Willy Nelson - guest Editor
The morning began with a press of the snooze button. Half an hour later, the engines were running. We were glad to have done the engine room checklist the night before. The Hudson River was quiet until we hit a blender of commuting ferries. The sunrise over New York created an amazing endless skyline silhouette . Water towers galore.
The plan was to drop Sarah and Jake at Chelsea Piers on 34th street. Which worked except the powers that be decided to give us a sneak preview of our day. In trying to pull away from the dock too quickly, Tim let the stern swing over a tad too far and gave Slowly's side a new battle scar, while popping a fender off its line. But Epoxy fills scrapes and we turned around for the fender; we figured that was our lesson for the day.
How wrong we were. Professor Weather decided to give us a pop quiz in fog navigation. Shortly after passing the Statue of Liberty, and making it past the Staten Island Ferry landing, visibility fell to less than three quarters of a mile (at times nearing none) for the rest of the day. Hannah kept us safe with her eagle eyes and eagerness to blow the fog horn. The Radar did it's job, and the GPS helped to keep us on course as well. We proceeded just outside the main channel leaving New York to leave room for any vessels such as the large transport ship we passed. It was first the low drone of a fog horn, next a large blob on the radar, and lastly a great grey gorilla in the mist (in a boat).
After making it through Raritan Bay we felt on the road again-- [Just can't wait to get on the road again - Ed.] at least for a minute or two. Tim noticed unhappy gages reporting low oil pressure and cooler temperatures coming from the starboard engine. Opening the hatch to the engine room, there was arterial bleeding of what turned out to be diesel coming from the far side of engine, squirting across the engine room. It only took a moment to notice that the high pressure fuel line going from the fuel injector to the third cylinder has broken in two. Although a giant pain in the transom, this was not a huge deal. A few phone calls to our favorite engineers (Thanks Oliver and Dragon!) gave us the info we needed. We decided to patch the line and limp to the next available port (instead of turning back). We were happy to find a few inches of fuel line just the right diameter and some small hose clamps. This is a good reason to never throw anything out!
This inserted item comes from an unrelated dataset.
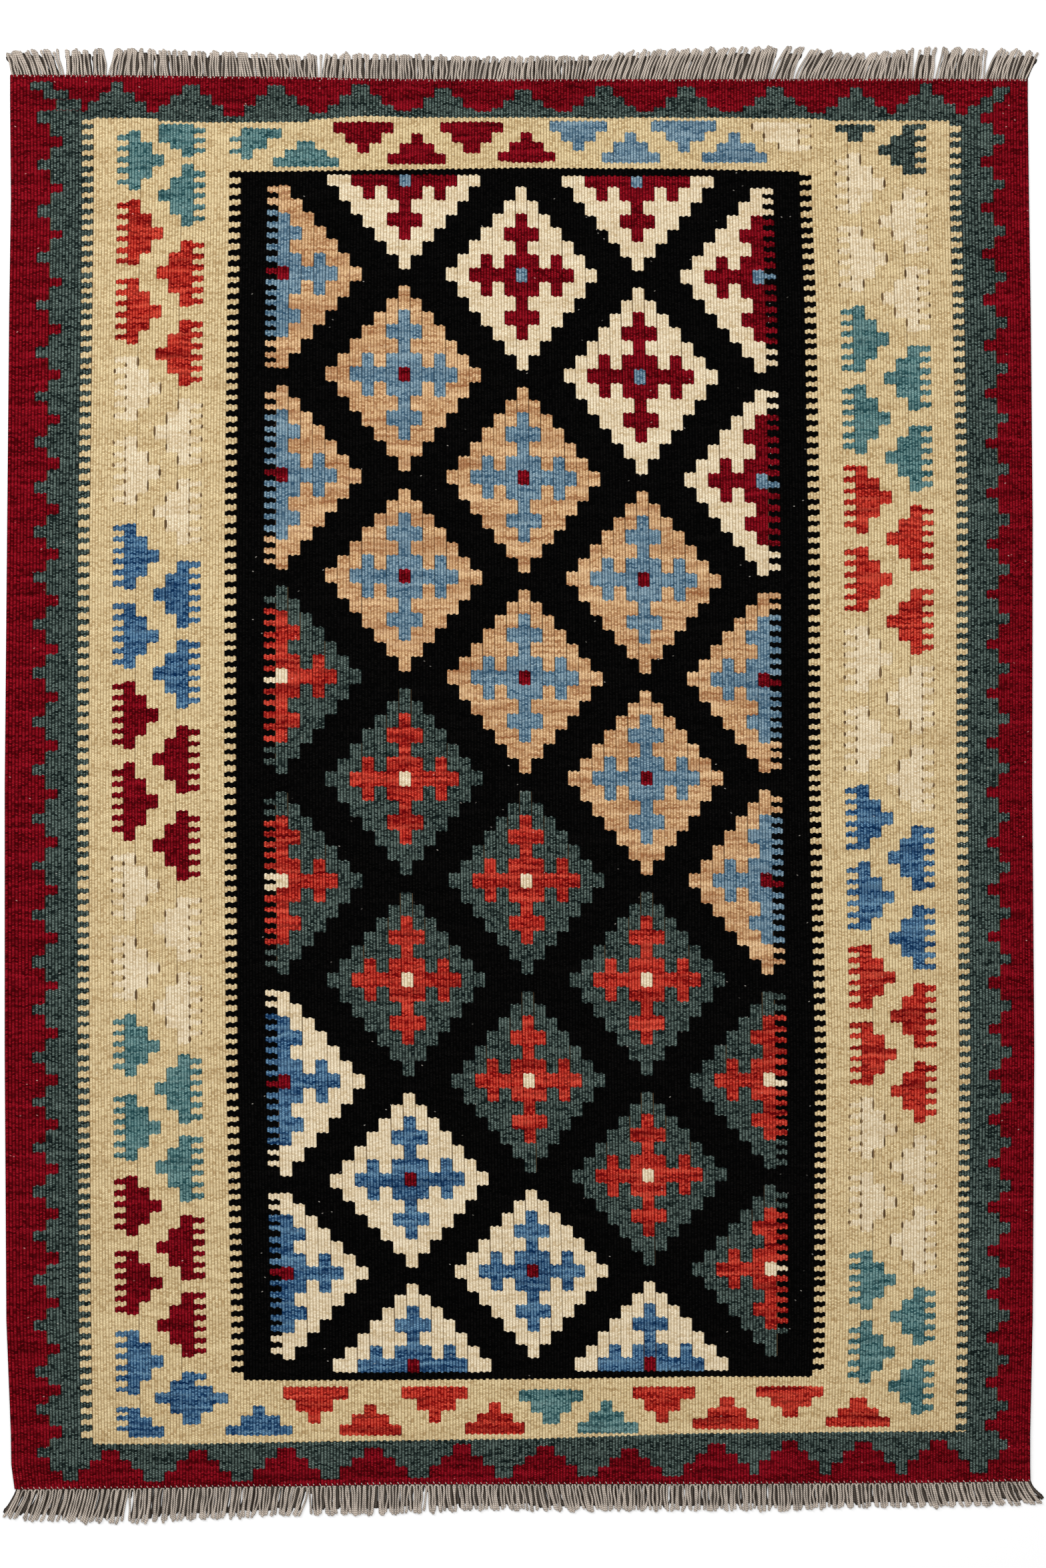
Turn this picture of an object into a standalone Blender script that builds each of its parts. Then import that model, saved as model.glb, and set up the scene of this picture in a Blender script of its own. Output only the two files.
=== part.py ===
"""Kilim rug: one flat woven cloth, and the warp fringe that stands out of each of its ends.

Length runs along Y, width along X, and the rug lies on the plane z = 0 with the middle of
its whole outline, fringes included, over the origin. Sizes are in metres.
"""
import random

import bpy
import numpy as np
from mathutils import Vector

MM = 0.001

# The woven cloth
CLOTH_WIDTH = 1.2598           # between the two widest points of the selvedges
CLOTH_LENGTH = 1.7302          # between the two furthest points of the ends
CLOTH_THICKNESS = 3.0 * MM
SELVEDGE_STATIONS = 25         # points along each long edge
END_STATIONS = 33              # points along each short edge

# The fringe, in locks that lie side by side and grow out of a narrow strip
LOCKS = 148                    # along each end
STRIP_GAP = 0.3 * MM           # between the cloth's edge and the strip
STRIP_WIDTH = 2.2 * MM
STRIP_INSET = 0.6 * MM         # how far the strip stops short of the cloth's corners
LOCK_JITTER = 0.4 * MM         # unevenness of the tips, either way
JITTER_SEED = 11

# How far each selvedge stands in from its widest point, top to bottom of the rug.
# up: distance above the middle, as a share of half the cloth's length
# left, right: millimetres
SELVEDGE_ROWS = (
    ("up", "left", "right"),
    (1.00, 6.4, 7.6),
    (0.82, 8.0, 6.2),
    (0.52, 6.2, 4.0),
    (0.22, 2.2, 1.6),
    (0.00, 0.0, 2.2),
    (-0.30, 0.8, 0.0),
    (-0.55, 0.9, 1.9),
    (-0.70, 2.4, 0.8),
    (-0.84, 5.0, 3.0),
    (-1.00, 10.4, 4.0),
)

# How far each end stands in from its furthest point, left to right.
# across: distance to the right of the middle, as a share of half the cloth's width
END_ROWS = (
    ("across", "top", "bottom"),
    (-1.00, 0.0, 0.0),
    (-0.86, 0.3, 0.6),
    (-0.50, 2.4, 3.6),
    (-0.20, 5.4, 6.2),
    (0.30, 5.6, 6.5),
    (0.75, 5.0, 7.8),
    (1.00, 5.4, 9.8),
)

# How long the locks are, millimetres, left to right.
LENGTH_ROWS = (
    ("across", "top", "bottom"),
    (-1.00, 28.0, 33.0),
    (-0.92, 32.0, 39.5),
    (-0.76, 34.0, 43.0),
    (-0.60, 32.0, 40.0),
    (-0.44, 29.0, 36.5),
    (-0.28, 32.0, 37.5),
    (-0.05, 29.0, 32.0),
    (0.10, 30.0, 33.5),
    (0.26, 38.0, 33.0),
    (0.49, 40.5, 33.5),
    (0.64, 32.0, 31.0),
    (0.80, 39.5, 30.5),
    (0.94, 37.0, 29.5),
    (1.00, 34.0, 27.0),
)

# How far a lock's tip lies to the right of its root, millimetres, left to right. The left
# and right columns differ where the fringe parts, and the locks there lean away.
TOP_LEAN_ROWS = (
    ("across", "left", "right"),
    (-1.000, -5.0, -5.0),
    (-0.960, -12.0, -12.0),
    (-0.893, -9.0, 0.0),
    (-0.838, -3.5, -1.0),
    (-0.806, -2.0, 7.5),
    (-0.740, 1.0, 1.0),
    (-0.675, -3.0, -3.0),
    (-0.580, 0.0, 0.0),
    (-0.520, -5.5, -5.5),
    (-0.387, -2.0, 4.0),
    (-0.300, -1.5, 1.5),
    (-0.200, -1.0, -1.0),
    (-0.060, 7.0, 7.0),
    (0.020, 0.5, 0.5),
    (0.090, 2.0, 2.0),
    (0.150, 12.0, 12.0),
    (0.300, 15.0, 15.0),
    (0.490, 12.0, 16.0),
    (0.665, 14.0, 14.0),
    (0.756, 6.0, 9.0),
    (0.806, 4.0, 9.0),
    (0.902, 4.0, 14.0),
    (0.970, 13.0, 13.0),
    (1.000, 14.0, 14.0),
)
BOTTOM_LEAN_ROWS = (
    ("across", "left", "right"),
    (-1.000, -20.0, -20.0),
    (-0.930, -12.0, -12.0),
    (-0.755, -8.0, -3.0),
    (-0.580, -5.0, -5.0),
    (-0.410, -3.5, 0.5),
    (-0.180, -1.0, 2.0),
    (-0.050, 2.0, 2.0),
    (0.060, 7.5, 7.5),
    (0.140, 7.0, 5.5),
    (0.200, 1.0, 1.0),
    (0.300, 0.0, 0.0),
    (0.500, 1.0, 1.0),
    (0.680, 2.0, 2.0),
    (0.780, 8.0, 8.0),
    (0.930, 9.0, 9.0),
    (1.000, 19.5, 19.5),
)

# A lock's cross-sections from root to tip, all with their underside on the floor.
# along: share of the lock's length
# lean: share of its lean
# base, crown: width at the floor and on top, millimetres
# height: millimetres
LOCK_ROWS = (
    ("along", "lean", "base", "crown", "height"),
    (0.00, 0.00, 6.2, 6.2, 3.0),
    (0.30, 0.22, 6.9, 4.8, 3.0),
    (0.70, 0.66, 6.2, 4.2, 2.6),
    (1.00, 1.00, 4.6, 2.8, 1.6),
)

CRIMSON = (0.235, 0.006, 0.016)
UNDYED_COTTON = (0.400, 0.350, 0.300)


def column(rows, name):
    """The named column of a table, as numbers."""
    place = rows[0].index(name)
    return np.array([row[place] for row in rows[1:]], dtype=float)


def eased(at, stations, values):
    """Read a smooth line through the values, level at each station."""
    place = int(np.clip(np.searchsorted(stations, at) - 1, 0, len(stations) - 2))
    span = stations[place + 1] - stations[place]
    share = min(max((at - stations[place]) / span, 0.0), 1.0)
    share = share * share * (3.0 - 2.0 * share)
    return values[place] + (values[place + 1] - values[place]) * share


def selvedge_x(side, y):
    """Where the left or the right selvedge lies at height y."""
    up = column(SELVEDGE_ROWS, "up")[::-1]
    stands_in = column(SELVEDGE_ROWS, side)[::-1] * MM
    distance = CLOTH_WIDTH / 2 - eased(y / (CLOTH_LENGTH / 2), up, stands_in)
    return distance if side == "right" else -distance


def end_y(end, x):
    """Where the top or the bottom end lies at the distance x from the middle."""
    stands_in = column(END_ROWS, end) * MM
    distance = CLOTH_LENGTH / 2 - eased(share_across(x), column(END_ROWS, "across"), stands_in)
    return distance if end == "top" else -distance


def share_across(x):
    """The distance x from the middle as a share of half the cloth's width."""
    return x / (CLOTH_WIDTH / 2)


def corner(end, side):
    """Where an end meets a selvedge."""
    sign = 1 if side == "right" else -1
    y = end_y(end, sign * CLOTH_WIDTH / 2)
    return Vector((selvedge_x(side, y), y))


def end_line(end):
    """The points of the top or the bottom edge, from left to right."""
    stations = np.linspace(corner(end, "left").x, corner(end, "right").x, END_STATIONS)
    return [(x, end_y(end, x)) for x in stations]


def selvedge_line(side):
    """The points of the left or the right edge, from the bottom up."""
    stations = np.linspace(corner("bottom", side).y, corner("top", side).y, SELVEDGE_STATIONS)
    return [(selvedge_x(side, y), y) for y in stations]


def cloth_outline():
    """The cloth's outline seen from above, anticlockwise from its bottom left corner."""
    bottom, top = end_line("bottom"), end_line("top")
    left, right = selvedge_line("left"), selvedge_line("right")
    return bottom[:-1] + right[:-1] + top[:0:-1] + left[:0:-1]


def yarn_material(name, colour, roughness):
    """A matt yarn of one colour."""
    material = bpy.data.materials.new(name)
    material.use_nodes = True
    shader = material.node_tree.nodes["Principled BSDF"]
    shader.inputs["Base Color"].default_value = (*colour, 1.0)
    shader.inputs["Roughness"].default_value = roughness
    shader.inputs["Metallic"].default_value = 0.0
    return material


def add_object(name, vertices, faces, material, parent):
    """One closed mesh object of the rug."""
    mesh = bpy.data.meshes.new(name)
    mesh.from_pydata(vertices, [], faces)
    mesh.update()
    mesh.materials.append(material)
    piece = bpy.data.objects.new(name, mesh)
    bpy.context.scene.collection.objects.link(piece)
    piece.parent = parent
    return piece


def make_cloth(parent):
    """The woven cloth: its uneven outline, as thick as the weave."""
    outline = cloth_outline()
    count = len(outline)
    vertices = [(x, y, 0.0) for x, y in outline]
    vertices += [(x, y, CLOTH_THICKNESS) for x, y in outline]
    faces = [tuple(reversed(range(count))), tuple(range(count, 2 * count))]
    for here in range(count):
        after = (here + 1) % count
        faces.append((here, after, after + count, here + count))
    material = yarn_material("woven_wool", CRIMSON, 0.9)
    return add_object("kilim_cloth", vertices, faces, material, parent)


def lean_at(end, share):
    """How far a lock's tip lies to the right of its root, in metres."""
    rows = TOP_LEAN_ROWS if end == "top" else BOTTOM_LEAN_ROWS
    across = column(rows, "across")
    place = int(np.clip(np.searchsorted(across, share) - 1, 0, len(across) - 2))
    start = column(rows, "right")[place]
    finish = column(rows, "left")[place + 1]
    part = (share - across[place]) / (across[place + 1] - across[place])
    return (start + (finish - start) * part) * MM


def lock_sections(end, left_root, right_root, draw):
    """The cross-sections of one lock, each as four corners from low left to high left."""
    outward = 1 if end == "top" else -1
    middle_x = (left_root.x + right_root.x) / 2
    share = share_across(middle_x)
    lean = lean_at(end, share) + draw.uniform(-LOCK_JITTER, LOCK_JITTER)
    length = eased(share, column(LENGTH_ROWS, "across"), column(LENGTH_ROWS, end)) * MM
    reach = length + 2 * draw.uniform(-LOCK_JITTER, LOCK_JITTER)
    root_y = (left_root.y + right_root.y) / 2
    sections = []
    names = LOCK_ROWS[0]
    for row in LOCK_ROWS[2:]:
        size = dict(zip(names, row))
        x = middle_x + lean * size["lean"]
        y = root_y + outward * reach * size["along"]
        base = size["base"] * MM / 2
        crown = size["crown"] * MM / 2
        height = size["height"] * MM
        sections.append((
            (x - base, y, 0.0),
            (x + base, y, 0.0),
            (x + crown, y, height),
            (x - crown, y, height),
        ))
    return sections


def make_fringe(end, parent):
    """The locks of one end, with their roots fused into a strip along the cloth's edge."""
    outward = 1 if end == "top" else -1
    draw = random.Random(JITTER_SEED + outward)
    first_x = corner(end, "left").x + STRIP_INSET
    last_x = corner(end, "right").x - STRIP_INSET
    pitch = (last_x - first_x) / LOCKS
    root = dict(zip(LOCK_ROWS[0], LOCK_ROWS[1]))
    half_root = root["base"] * MM / 2
    height = root["height"] * MM

    stations = [first_x]
    for lock in range(LOCKS):
        middle = first_x + (lock + 0.5) * pitch
        stations += [middle - half_root, middle + half_root]
    stations.append(last_x)

    edge_x, edge_y = zip(*end_line(end))
    vertices = []
    for x in stations:
        inner = float(np.interp(x, edge_x, edge_y)) + outward * STRIP_GAP
        outer = inner + outward * STRIP_WIDTH
        vertices += [(x, inner, 0.0), (x, outer, 0.0), (x, outer, height), (x, inner, height)]
    faces = [(0, 1, 2, 3)]
    for place in range(len(stations) - 1):
        near, far = 4 * place, 4 * (place + 1)
        for low, high in ((0, 1), (2, 3), (3, 0)):
            faces.append((near + high, near + low, far + low, far + high))
        is_root = place % 2 == 1
        if not is_root:
            faces.append((near + 2, near + 1, far + 1, far + 2))
            continue
        left_root, right_root = Vector(vertices[near + 1]), Vector(vertices[far + 1])
        ring = (near + 1, far + 1, far + 2, near + 2)
        for section in lock_sections(end, left_root, right_root, draw):
            first = len(vertices)
            vertices += section
            grown = (first, first + 1, first + 2, first + 3)
            for side in range(4):
                after = (side + 1) % 4
                faces.append((ring[side], ring[after], grown[after], grown[side]))
            ring = grown
        faces.append(ring)
    last = 4 * (len(stations) - 1)
    faces.append((last + 3, last + 2, last + 1, last))
    if end == "top":
        faces = [tuple(reversed(face)) for face in faces]
    material = yarn_material("cotton_" + end, UNDYED_COTTON, 0.95)
    return add_object("fringe_" + end, vertices, faces, material, parent)


def centre_over_origin(pieces):
    """Slide every piece so that the middle of the whole outline lies over the origin."""
    points = [point.co for piece in pieces for point in piece.data.vertices]
    for axis in (0, 1):
        low = min(point[axis] for point in points)
        high = max(point[axis] for point in points)
        middle = (low + high) / 2
        for piece in pieces:
            for point in piece.data.vertices:
                point.co[axis] -= middle
    for piece in pieces:
        piece.data.update()


def main():
    for leftover in list(bpy.data.objects):
        bpy.data.objects.remove(leftover, do_unlink=True)
    rug = bpy.data.objects.new("rug", None)
    bpy.context.scene.collection.objects.link(rug)
    pieces = [make_cloth(rug), make_fringe("top", rug), make_fringe("bottom", rug)]
    centre_over_origin(pieces)


main()
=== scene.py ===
import math

import bpy
import numpy as np
from bpy.props import FloatProperty, FloatVectorProperty, IntProperty, PointerProperty
from bpy.types import Operator, Panel, PropertyGroup
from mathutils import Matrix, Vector


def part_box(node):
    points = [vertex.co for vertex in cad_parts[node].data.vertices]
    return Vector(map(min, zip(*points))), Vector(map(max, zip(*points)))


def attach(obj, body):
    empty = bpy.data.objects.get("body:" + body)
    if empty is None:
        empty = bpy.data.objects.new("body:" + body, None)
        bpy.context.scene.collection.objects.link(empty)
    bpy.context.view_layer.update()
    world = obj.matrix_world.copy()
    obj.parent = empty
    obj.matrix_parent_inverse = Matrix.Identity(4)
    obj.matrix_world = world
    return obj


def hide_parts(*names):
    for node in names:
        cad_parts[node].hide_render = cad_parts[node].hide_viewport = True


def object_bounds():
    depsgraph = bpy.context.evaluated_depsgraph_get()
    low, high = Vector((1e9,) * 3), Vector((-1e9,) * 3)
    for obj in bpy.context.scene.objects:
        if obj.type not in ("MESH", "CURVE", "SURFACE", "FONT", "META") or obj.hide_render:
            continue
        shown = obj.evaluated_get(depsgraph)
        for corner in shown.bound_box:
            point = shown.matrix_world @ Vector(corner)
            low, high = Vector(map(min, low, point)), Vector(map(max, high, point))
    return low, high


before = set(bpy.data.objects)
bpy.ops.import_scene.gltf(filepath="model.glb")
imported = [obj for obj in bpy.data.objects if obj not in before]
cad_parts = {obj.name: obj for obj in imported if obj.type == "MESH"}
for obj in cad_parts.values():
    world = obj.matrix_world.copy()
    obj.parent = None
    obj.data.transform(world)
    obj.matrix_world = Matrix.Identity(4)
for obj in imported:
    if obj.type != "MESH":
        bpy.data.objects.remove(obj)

bl_info = {
    "name": "Kilim Rug",
    "version": (1, 0, 0),
    "blender": (4, 5, 0),
    "location": "3D View > Sidebar > Kilim Rug",
    "description": "Weaves a stepped diamond kilim rug with a plied warp fringe",
    "category": "Object",
}

MM = 0.001
CAD_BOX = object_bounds()
CLOTH_LOW, CLOTH_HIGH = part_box("kilim_cloth")
CLOTH_MIDDLE = (CLOTH_LOW + CLOTH_HIGH) / 2
CLOTH_WIDTH = CLOTH_HIGH.x - CLOTH_LOW.x
CLOTH_THICKNESS = CLOTH_HIGH.z - CLOTH_LOW.z
RUG_LOW = Vector(CAD_BOX[0])
RUG_HIGH = Vector(CAD_BOX[1])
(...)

Three hours later, Hannah was still fighting the fog and Tim was finishing up debugging the patch. The patch was still spraying diesel and the seas were picking up. It was clearly time to make for the shore. We headed for the Manasquan River to get a slip in a marina and have a new fuel line overnighted to us.
Rich at Hoffman's Marina was very kind and helped us get safely into our slip. We were happy to luck upon such an professional marina. We are humorously out of place amongst an impressive fleet of fancy sport fishing boats. After ordering the part, and filling out bellies, we conked out for a few hours. Out at sea, we had had doubts about our day's journey and our sanity. Now, settled and content, we are thankful that: the seas were pretty good, we navigated the fog well while on one engine, we managed our first break-down on the water, the currents in the Manasquan were bearable, American Diesel had our fuel pipe in stock, Fedex can get it here tomorrow, and we meeting kind and interesting folk here in New Jersey. A great day in many ways.
Fuel spraying all over the engine room?! Isn't that dangerous?
One of the great things about diesel is that it is a much safer fuel than gasoline in terms of combustion. Diesel is combusted with extremely high pressure, unlike gas which is vaporized and ignited with a spark. Gas vapors are extremely flammable (thus no smoking at the gas station) where as (as they say) you can put a match out in a bucket of diesel (kids, don't try this at home). Other advantages of diesel are that the engines are more efficient and it costs less than gas. Perfect stuff for cruising slow.